Santee Cooper said the property includes machinery, computer hardware and its associated software, apparatus, components, articles, materials, systems and structures that it has paid to preserve.

Westinghouse received approximately $1.48 billion in equipment milestone payments for the project, which experienced significant delays “caused by Westinghouse’s failure to complete work as promised,” Santee Cooper said in its 15-page complaint.

“As a part of the bankruptcy, Westinghouse asked for permission to collect certain identified items that it owned from the…site,” said the suit. “The owners granted the requested permission [and] Westinghouse retrieved certain identified construction equipment that it asserted it owned, which had been left when they walked off the site.”

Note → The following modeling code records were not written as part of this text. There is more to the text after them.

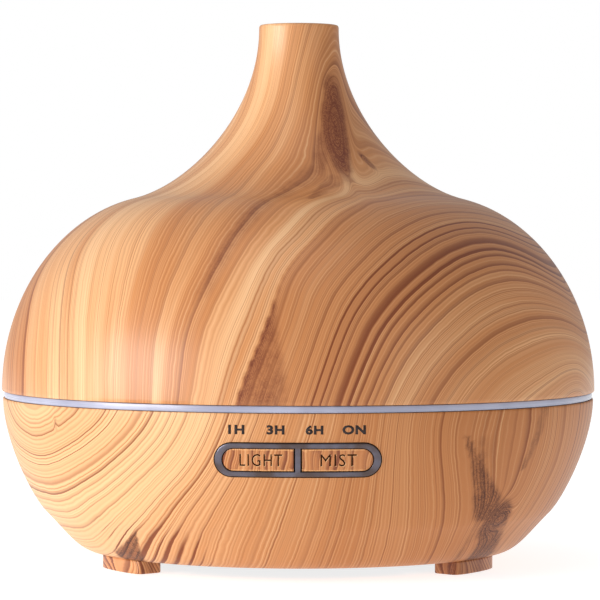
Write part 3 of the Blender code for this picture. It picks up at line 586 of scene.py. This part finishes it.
def moulded(name, colour, spread=0.06, rough=0.4, grainScale=900, relief=0.05, mottle=90, **constants):
    # moulded plastic or rubber: a slow mottle in colour and gloss, and a fine spark-eroded grain
    paint = Paint(name, **constants)
    here = paint.here()
    slow = paint.noise(here, mottle, 3, 0.55)
    fine = paint.noise(here, grainScale, 2, 0.6)
    darker, lighter = (tuple(np.clip(np.array(colour) * k, 0, 1)) for k in (1 - spread, 1 + spread))
    tone = paint.mix(slow.step(0.3, 0.7), darker, lighter)
    return paint.end(Base_Color=tone, Roughness=rough + (slow - 0.5) * 0.1 + (fine - 0.5) * 0.06,
                     Normal=paint.bump(fine, relief, 0.05))


def brushed(name, colour, rough=0.3, stretch=(1, 1, 60), scale=60, **constants):
    # metal with hairline marks: noise squeezed along one axis
    paint = Paint(name, Metallic=1.0, **constants)
    here = paint.here()
    hair = paint.noise(paint.vector("MULTIPLY", here, stretch), scale, 3, 0.6)
    slow = paint.noise(here, 70, 2, 0.5)
    darker, lighter = (tuple(np.clip(np.array(colour) * k, 0, 1)) for k in (0.8, 1.12))
    return paint.end(Base_Color=paint.mix(hair * 0.6 + slow * 0.4, darker, lighter),
                     Roughness=rough + (hair - 0.5) * 0.18, Normal=paint.bump(hair, 0.08, 0.03))


def circuitBoard(name):
    # green resist over copper tracks: two stepped grids, one turned, with tinned pads scattered over them
    paint = Paint(name, IOR=1.5)
    here = paint.here()
    x, y, z = paint.parts(here)
    warp = paint.noise(here, 130, 1, 0.4)
    lane = ((x + y * 0.35) * 620 + warp * 5).fract()
    track = lane.step(0.28, 0.34) * (1 - lane.step(0.6, 0.66))
    cross = ((y * 1.0 + z) * 480 + warp * 4).fract()
    other = cross.step(0.3, 0.36) * (1 - cross.step(0.6, 0.66))
    copper = paint.noise(here, 55, 1, 0.4).step(0.47, 0.5)
    traced = (track * copper + other * (1 - copper)).clamped()
    pads = paint.node("TexVoronoi", {"feature": "F1"}, Vector=here, Scale=330.0)
    pad = 1 - pads.step(0.16, 0.2)
    green = paint.mix(traced, srgb(16, 74, 44), srgb(38, 118, 66))
    return paint.end(Base_Color=paint.mix(pad, green, srgb(196, 198, 192)), Metallic=pad * 0.8,
                     Roughness=0.34 + traced * 0.08 - pad * 0.08, Normal=paint.bump(traced + pad, 0.25, 0.05))


def woundCopper(name):
    # enamelled wire: close turns up the coil's height
    paint = Paint(name, Metallic=0.85, Coat_Weight=0.4)
    here = paint.here()
    x, y, z = paint.parts(here)
    turns = (z * 15000 + paint.noise(here, 200, 1, 0.5) * 1.2).sine() * 0.5 + 0.5
    return paint.end(Base_Color=paint.mix(turns, srgb(96, 44, 20), srgb(205, 118, 66)),
                     Roughness=0.42 - turns * 0.14, Normal=paint.bump(turns, 0.6, 0.12))


def gunmetal(name):
    # dark plated frame: faint polish marks along its length and a cloudy tint, whose paler blue grey clouds
    # are painted reflection
    paint = Paint(name, Metallic=0.82, IOR=1.6)
    here = paint.here()
    hair = paint.noise(paint.vector("MULTIPLY", here, (12, 12, 160)), 30, 3, 0.6)
    slow = paint.noise(here, 160, 2, 0.5)
    # warm grey plating blended with blue grey clouds of painted reflection
    tintAndPaintedReflection = paint.mix(slow.step(0.35, 0.65), srgb(88, 76, 74), srgb(108, 106, 118))
    return paint.end(Base_Color=paint.mix(hair * 0.3, tintAndPaintedReflection, srgb(62, 50, 48)), Roughness=0.24 + hair * 0.12,
                     Normal=paint.bump(hair, 0.05, 0.03))


def litRing(name):
    # milky, slightly blue plastic with soft clouds of pigment and fine turning marks
    paint = Paint(name, IOR=1.49, Coat_Weight=0.25, Coat_Roughness=0.12)
    here = paint.here()
    x, y, z = paint.parts(here)
    cloud = paint.noise(here, 48, 3, 0.5)
    turning = paint.noise(paint.pack(x * 3, y * 3, z * 900), 3.0, 2, 0.5)
    tone = paint.mix(cloud.step(0.3, 0.7), srgb(152, 155, 176), srgb(176, 180, 200))
    return paint.end(Base_Color=tone, Roughness=0.22 + turning * 0.1, Normal=paint.bump(turning, 0.06, 0.05))


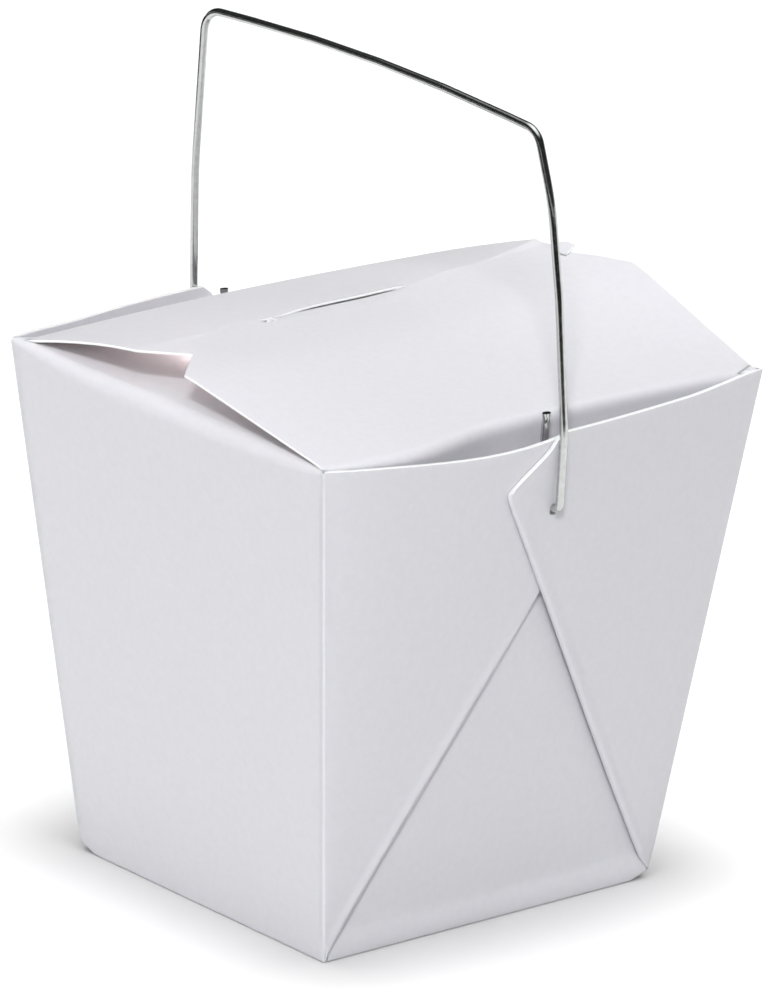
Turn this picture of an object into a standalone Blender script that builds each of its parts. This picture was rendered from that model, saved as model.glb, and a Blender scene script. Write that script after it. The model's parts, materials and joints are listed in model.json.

Westinghouse never claimed during its bankruptcy case that it owned any of the equipment, Santee Cooper said, adding that a claim wasn’t made until after Brookfield acquired the company.

Santee Cooper said it has spent $1.5 million to place the equipment in a secure location, and another $5 million annually will be spent to maintain and preserve the items until they can be sold.

The new lawsuit was disclosed the same day it was filed on the Municipal Securities Rulemaking Board’s EMMA filing system. The case number is 2:19-cv-01432.

The Westinghouse lawsuit is the latest legal challenge for Santee Cooper.

At least two class action lawsuits have been filed: one in Hampton County, South Carolina, and the other in the U.S. District Court of South Carolina’s Beaufort Division.

In mid-April, an investor in Santee Cooper’s mini-bond program filed a federal lawsuit contending that the unrated debt was sold at artificially deflated interest rates at a time when details about its troubled nuclear project were hidden from the public.

The suit alleges that the South Carolina Public Service Authority, and Lonnie Carter, the authority’s former chief executive officer, violated anti-fraud provisions of federal securities laws by failing to disclose pertinent information to investors about the failing nuclear reactor project.